Jak tak stawiasz sprawę, to rzeczywiście — musiała się z nim zgodzić. — Całkiem praktyczny z Ciebie człowiek — nie, żeby była zdziwiona, bo doskonale wiedziała już, że potrafił wykazać się takim podejściem.
Niby tak, ale w takich momentach, jak już nie ma tej presji, że trzeba to nadgonić, jeszcze bardziej kuszą wagary — przyznała mu co najmniej tak, jakby był to jakiś sekret. Nie był i on sam pewnie doskonale wiedział, jakie mogło być to uczucie, ob ustalili już dawno temu, że papierkowa robota w prowadzeniu swojego własnego biznesu była jednym z nudniejszych zajęć. — Zleciłam to komuś kompetentnemu — Freddie zapewne docinał wykładzinę, czy coś. — Żebym nie musiała go ciągle słuchać i nie czuła się jak lata temu, gdy próbowałam uczyć się do egzaminów, a on uczył się grać na gitarze — trochę żartowała, trochę nie. Była między nimi jednak różnica dekady, więc zapewne w wieku, gdy byli młodsii i on był smarkaczem, a ona już totalnie dorosłą (wiadomo, że w liceum się już jest), to ich relacja układała się lepiej i gorzej, i działali sobie na nerwy, mając różne priorytety.

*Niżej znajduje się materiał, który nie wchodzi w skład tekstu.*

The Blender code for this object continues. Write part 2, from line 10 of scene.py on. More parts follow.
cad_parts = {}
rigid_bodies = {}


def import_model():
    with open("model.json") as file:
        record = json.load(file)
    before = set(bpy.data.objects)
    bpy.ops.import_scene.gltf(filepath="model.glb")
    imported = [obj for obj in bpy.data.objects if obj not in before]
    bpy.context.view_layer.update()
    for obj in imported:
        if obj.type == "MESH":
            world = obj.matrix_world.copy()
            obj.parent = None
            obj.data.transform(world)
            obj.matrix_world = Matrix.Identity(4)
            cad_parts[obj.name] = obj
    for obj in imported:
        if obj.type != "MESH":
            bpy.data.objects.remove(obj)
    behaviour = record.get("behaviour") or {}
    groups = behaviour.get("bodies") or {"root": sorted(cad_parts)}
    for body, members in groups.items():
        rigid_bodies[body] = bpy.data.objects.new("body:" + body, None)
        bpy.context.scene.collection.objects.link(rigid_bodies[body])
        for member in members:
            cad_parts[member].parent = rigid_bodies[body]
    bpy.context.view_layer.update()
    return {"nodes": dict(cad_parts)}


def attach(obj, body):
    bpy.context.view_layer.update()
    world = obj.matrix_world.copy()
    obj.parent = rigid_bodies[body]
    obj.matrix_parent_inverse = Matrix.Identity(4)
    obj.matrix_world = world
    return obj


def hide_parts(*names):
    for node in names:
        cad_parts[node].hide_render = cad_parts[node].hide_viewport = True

Dziwny człowiek, ja bym się skusiła na nocne godziny pracy w Twoim towarzystwie — niestety, nie była elektrykiem ani żadnym innym przydatnym fachowcem. — Brzmi jak sukces, w takim razie gratulacje — pokiwała głową z uznaniem. W nagrodę nie było uścisku dłoni prezesa, piękny uśmiech Salmy musiał mu wystarczyć. — Chyba czas sprawdzić, czy na liście sukcesów pojawi się kolejna pozycja, bo jestem dzielnym pacjentem — mina jej nieco zrzedła, gdy gabinet się zwolnił i nastała jej kolej, ale nawet nie próbowałą udawać, że to nie ona. Taka dzielna i dorosła!